Would you quote the material below in full and unchanged?

[BEGIN Material provided]

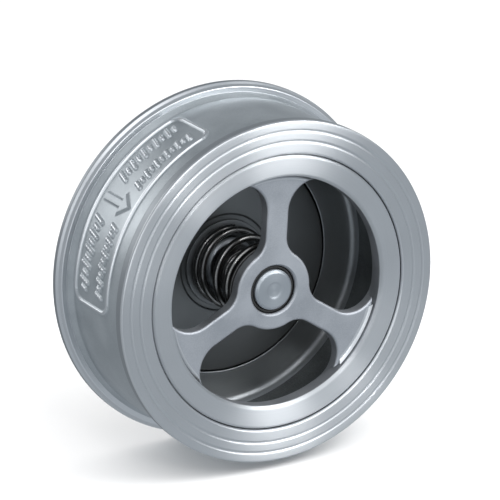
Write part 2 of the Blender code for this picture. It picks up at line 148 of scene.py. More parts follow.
# The stem
STEM_R, COLLAR_R, FOOT_R = 8.0, 9.4, 11.0
FOOT_START, COLLAR_END = 27.8, 37.4
SHOULDER_END = 2.0                                     # the shoulder painted bright as a highlight, past the collar's end
BRIGHT_END = 3.0                                       # length of the stem's bright end
DIMPLE_R = (2.6, 3.4)
DIMPLE_DEPTH = 0.4
THREAD_R, THREAD_START = 4.3, 31.0

# The disc
RECESS_DEPTH, RECESS_R = 43.2, (19.1, 19.7)
REBATE_DEPTH, REBATE_R = 44.4, 36.7                    # the seal lies here

# The spring
WIRE = 2.8
COIL_R, COIL_START = 14.7, math.radians(80)
TURNS, END_TURNS = 4.0, 1.0
END_PITCH = 3.0                                        # of the closed turns at both ends


# ---------------------------------------------------------------- geometry helpers

def place(radius, angle, depth):
    """A point at a radius, an angle from +X towards +Z and a depth, in metres."""
    return Vector((radius * MM * math.cos(angle),
                   FACE_Y + depth * MM,
                   radius * MM * math.sin(angle)))


def depth_range(node):
    """A CAD node's first and last depth."""
    low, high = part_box(node)
    return (low[1] - FACE_Y) / MM, (high[1] - FACE_Y) / MM


def radius_of(node):
    """A CAD node's outer radius."""
    low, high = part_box(node)
    return (high[0] - low[0]) / 2 / MM


def centre_of(node):
    """The x and z of a CAD node's own axis, in metres."""
    low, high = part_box(node)
    return (low[0] + high[0]) / 2, (low[2] + high[2]) / 2


def rounded(profile, closed, steps=4):
    """Round the corners of a (radius, depth, fillet) profile. A fillet of 0 keeps a corner sharp.

    A fillet takes less than half of each side, so two of them never meet.
    """
    points = []
    count = len(profile)
    for k, (radius, depth, fillet) in enumerate(profile):
        here = Vector((radius, depth))
        at_end = not closed and k in (0, count - 1)
        if fillet == 0 or at_end:
            points.append(here)
            continue
        before = Vector(profile[k - 1][:2]) - here
        after = Vector(profile[(k + 1) % count][:2]) - here
        reach = min(fillet, before.length * 0.49, after.length * 0.49)
        start = here + before.normalized() * reach
        end = here + after.normalized() * reach
        for step in range(steps + 1):
            t = step / steps
            points.append(start.lerp(here, t).lerp(here.lerp(end, t), t))
    return points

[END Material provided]

▸ **Exercise answer**:
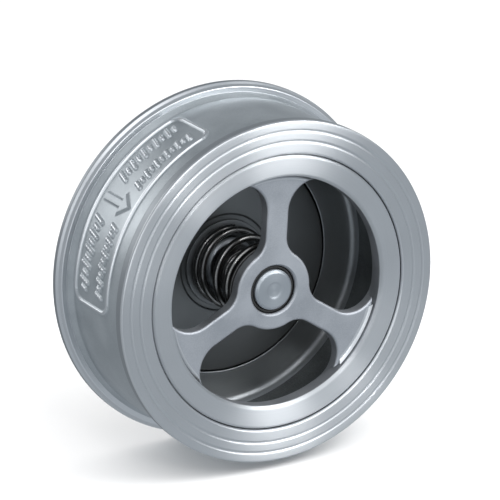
Write part 2 of the Blender code for this picture. It picks up at line 148 of scene.py. More parts follow.
# The stem
STEM_R, COLLAR_R, FOOT_R = 8.0, 9.4, 11.0
FOOT_START, COLLAR_END = 27.8, 37.4
SHOULDER_END = 2.0                                     # the shoulder painted bright as a highlight, past the collar's end
BRIGHT_END = 3.0                                       # length of the stem's bright end
DIMPLE_R = (2.6, 3.4)
DIMPLE_DEPTH = 0.4
THREAD_R, THREAD_START = 4.3, 31.0

# The disc
RECESS_DEPTH, RECESS_R = 43.2, (19.1, 19.7)
REBATE_DEPTH, REBATE_R = 44.4, 36.7                    # the seal lies here

# The spring
WIRE = 2.8
COIL_R, COIL_START = 14.7, math.radians(80)
TURNS, END_TURNS = 4.0, 1.0
END_PITCH = 3.0                                        # of the closed turns at both ends


# ---------------------------------------------------------------- geometry helpers

def place(radius, angle, depth):
    """A point at a radius, an angle from +X towards +Z and a depth, in metres."""
    return Vector((radius * MM * math.cos(angle),
                   FACE_Y + depth * MM,
                   radius * MM * math.sin(angle)))


def depth_range(node):
    """A CAD node's first and last depth."""
    low, high = part_box(node)
    return (low[1] - FACE_Y) / MM, (high[1] - FACE_Y) / MM


def radius_of(node):
    """A CAD node's outer radius."""
    low, high = part_box(node)
    return (high[0] - low[0]) / 2 / MM


def centre_of(node):
    """The x and z of a CAD node's own axis, in metres."""
    low, high = part_box(node)
    return (low[0] + high[0]) / 2, (low[2] + high[2]) / 2


def rounded(profile, closed, steps=4):
    """Round the corners of a (radius, depth, fillet) profile. A fillet of 0 keeps a corner sharp.

    A fillet takes less than half of each side, so two of them never meet.
    """
    points = []
    count = len(profile)
    for k, (radius, depth, fillet) in enumerate(profile):
        here = Vector((radius, depth))
        at_end = not closed and k in (0, count - 1)
        if fillet == 0 or at_end:
            points.append(here)
            continue
        before = Vector(profile[k - 1][:2]) - here
        after = Vector(profile[(k + 1) % count][:2]) - here
        reach = min(fillet, before.length * 0.49, after.length * 0.49)
        start = here + before.normalized() * reach
        end = here + after.normalized() * reach
        for step in range(steps + 1):
            t = step / steps
            points.append(start.lerp(here, t).lerp(here.lerp(end, t), t))
    return points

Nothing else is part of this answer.